Taiwanese prosecutors have said that Taiwanese firms that use Japanese-made pornographic films to make profits online have not violated Japanese producers’ copyrights.
The Taipei District Court Prosecutors’ Office therefore announced it will not press charges against Elta Technologies Co and 10 other Taiwanese firms that Japanese studios have accused of infringing their copyrights.
In a statement issued on Wednesday, the prosecutors quoted Japanese complainants as saying they had hired directors, actors and actresses, make-up artists and other professionals to make the films which express the directors’ ideas and the actors’ particular talents and their films should enjoy the protection of Taiwanese laws governing intellectual property rights.

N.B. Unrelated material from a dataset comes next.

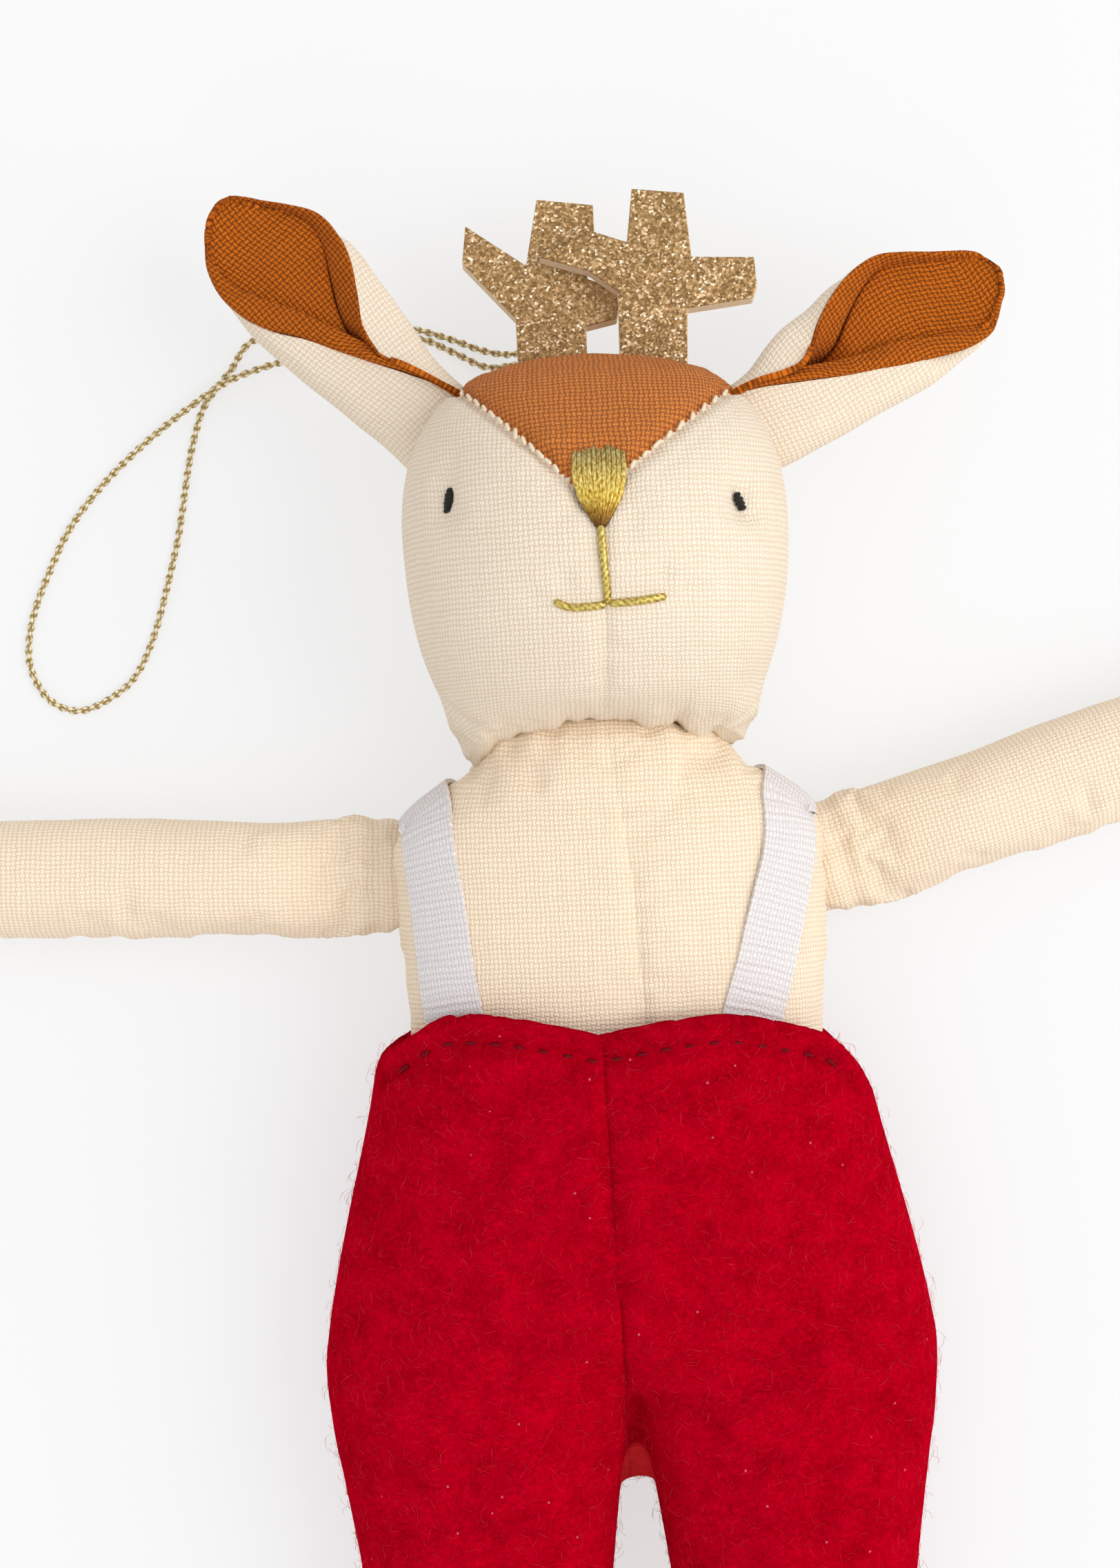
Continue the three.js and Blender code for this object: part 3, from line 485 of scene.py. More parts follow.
def newMaterial(name, roughness, sheen=0.0, metallic=0.0, gloss=0.25, sheenTint="#ffffff"):
    material = bpy.data.materials.new(name)
    material.use_nodes = True
    shader = material.node_tree.nodes["Principled BSDF"]
    for key, value in (("Roughness", roughness), ("Metallic", metallic), ("Specular IOR Level", gloss),
                       ("Sheen Weight", sheen), ("Sheen Tint", linear(sheenTint))):
        shader.inputs[key].default_value = value
    return material, material.node_tree, shader


def joinShader(tree, shader, colour, height, strength, depth):
    # the colour, and a relief that is so many millimetres deep
    bump = addNode(tree, "Bump", {"Height": height, "Strength": strength, "Distance": depth * mm})
    tree.links.new(colour, shader.inputs["Base Color"])
    tree.links.new(bump, shader.inputs["Normal"])


def rampColours(tree, share, stops):
    colour = addNode(tree, "ValToRGB", {"Fac": share})
    elements = colour.node.color_ramp.elements
    while len(elements) < len(stops):
        elements.new(0.5)
    for element, (at, tint) in zip(elements, stops):
        element.position = at
        element.color = linear(tint)
    return colour


def wovenLinen(name, light, dark, acrossPitch, alongPitch, contrast=1.0, relief=1.0, wandering=0.5, gloss=0.25):
    # undyed or dyed linen in plain weave: matt, uneven threads, small holes between them that are darkened as
    # painted shade
    material, tree, shader = newMaterial(name, 0.9, sheen=0.2 * gloss, gloss=gloss)
    uv = addNode(tree, "UVMap", uv_map="cloth")
    wander = addNode(tree, "TexNoise", {"Vector": uv, "Scale": 0.35, "Detail": 2.0}, "Color")
    shift = addNode(tree, "VectorMath", {0: wander, 1: (0.5, 0.5, 0.5)}, operation="SUBTRACT")
    bent = addNode(tree, "VectorMath", {0: shift, 1: (wandering, wandering, 0), 2: uv},
                   operation="MULTIPLY_ADD")
    counted = addNode(tree, "VectorMath", {0: bent, 1: (1 / acrossPitch, 1 / alongPitch, 0)},
                      operation="MULTIPLY")
    waves = []
    for axis in "XY":
        count = addNode(tree, "SeparateXYZ", {0: counted}, axis)
        phase = addNode(tree, "Math", {0: count, 1: math.pi}, operation="MULTIPLY")
        waves.append(addNode(tree, "Math", {0: phase}, operation="SINE"))
    checks = addNode(tree, "Math", {0: waves[0], 1: waves[1]}, operation="MULTIPLY")
    over = addNode(tree, "MapRange", {"Value": checks, "From Min": -0.35, "From Max": 0.35})
    under = addNode(tree, "Math", {0: 1.0, 1: over}, operation="SUBTRACT")
    heights, tones = [], []
    for wave, lift, stretch in ((waves[0], over, (1.0, 0.05, 0)), (waves[1], under, (0.05, 1.0, 0))):
        ridge = addNode(tree, "Math", {0: wave}, operation="ABSOLUTE")
        raised = addNode(tree, "MapRange", {"Value": lift, "To Min": 0.35, "To Max": 1.0})
        heights.append(addNode(tree, "Math", {0: ridge, 1: raised}, operation="MULTIPLY"))
        run = addNode(tree, "VectorMath", {0: counted, 1: stretch}, operation="MULTIPLY")
        tones.append(addNode(tree, "TexNoise", {"Vector": run, "Scale": 1.3, "Detail": 1.0}))
    height = addNode(tree, "Math", {0: heights[0], 1: heights[1]}, operation="MAXIMUM")
    tone = addNode(tree, "Mix", {"Factor": over, "A": tones[1], "B": tones[0]})
    slow = addNode(tree, "TexNoise", {"Vector": uv, "Scale": 0.09, "Detail": 3.0})
    # the low places of the weave are darkened as painted shade in its hollows; the threads' own tones and a slow
    # unevenness darken it too
    mixed = 1.0
    for value, low, high, darkest in ((height, 0.15, 0.85, 1 - 0.55 * contrast),
                                      (tone, 0.25, 0.75, 1 - 0.22 * contrast), (slow, 0.3, 0.7, 0.96)):
        shade = addNode(tree, "MapRange", {"Value": value, "From Min": low, "From Max": high,
                                           "To Min": darkest})
        mixed = addNode(tree, "Math", {0: mixed, 1: shade}, operation="MULTIPLY")
    colour = addNode(tree, "Mix", {"Factor": mixed, "A": linear(dark), "B": linear(light)}, "Result",
                     data_type="RGBA")
    whole = addNode(tree, "Math", {0: tone, 1: 0.35, 2: height}, operation="MULTIPLY_ADD")
    joinShader(tree, shader, colour, whole, 0.6 * relief, 0.25)
    return material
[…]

However, prosecutors argued that while Taiwan’s Supreme Court rulings recognize copyrights in works of literature, science and the arts, they do not do so for pornographic materials.
The prosecution said most of the films feature oral and other forms of sex — scenes that aim to arouse viewers’ desires — and so should be categorized as pornography.
Since pornographic films are not protected under the law, prosecutors said they could not find any evidence in support of the claim that the Taiwanese firms infringed upon the filmmakers’ copyrights.
Meanwhile, the prosecutors said that their investigation also showed that the Taiwanese firms posted warning signs and blocked minors from accessing their Web sites to view the films.
These precautionary steps showed that they had also not violated laws banning the distribution of obscene images and videos, prosecutors said.
In addition, the prosecutors decided not to indict the accused firms because the Japanese complainants have since dropped their cases against two of the 11 companies that charged Taiwanese customers to download their films.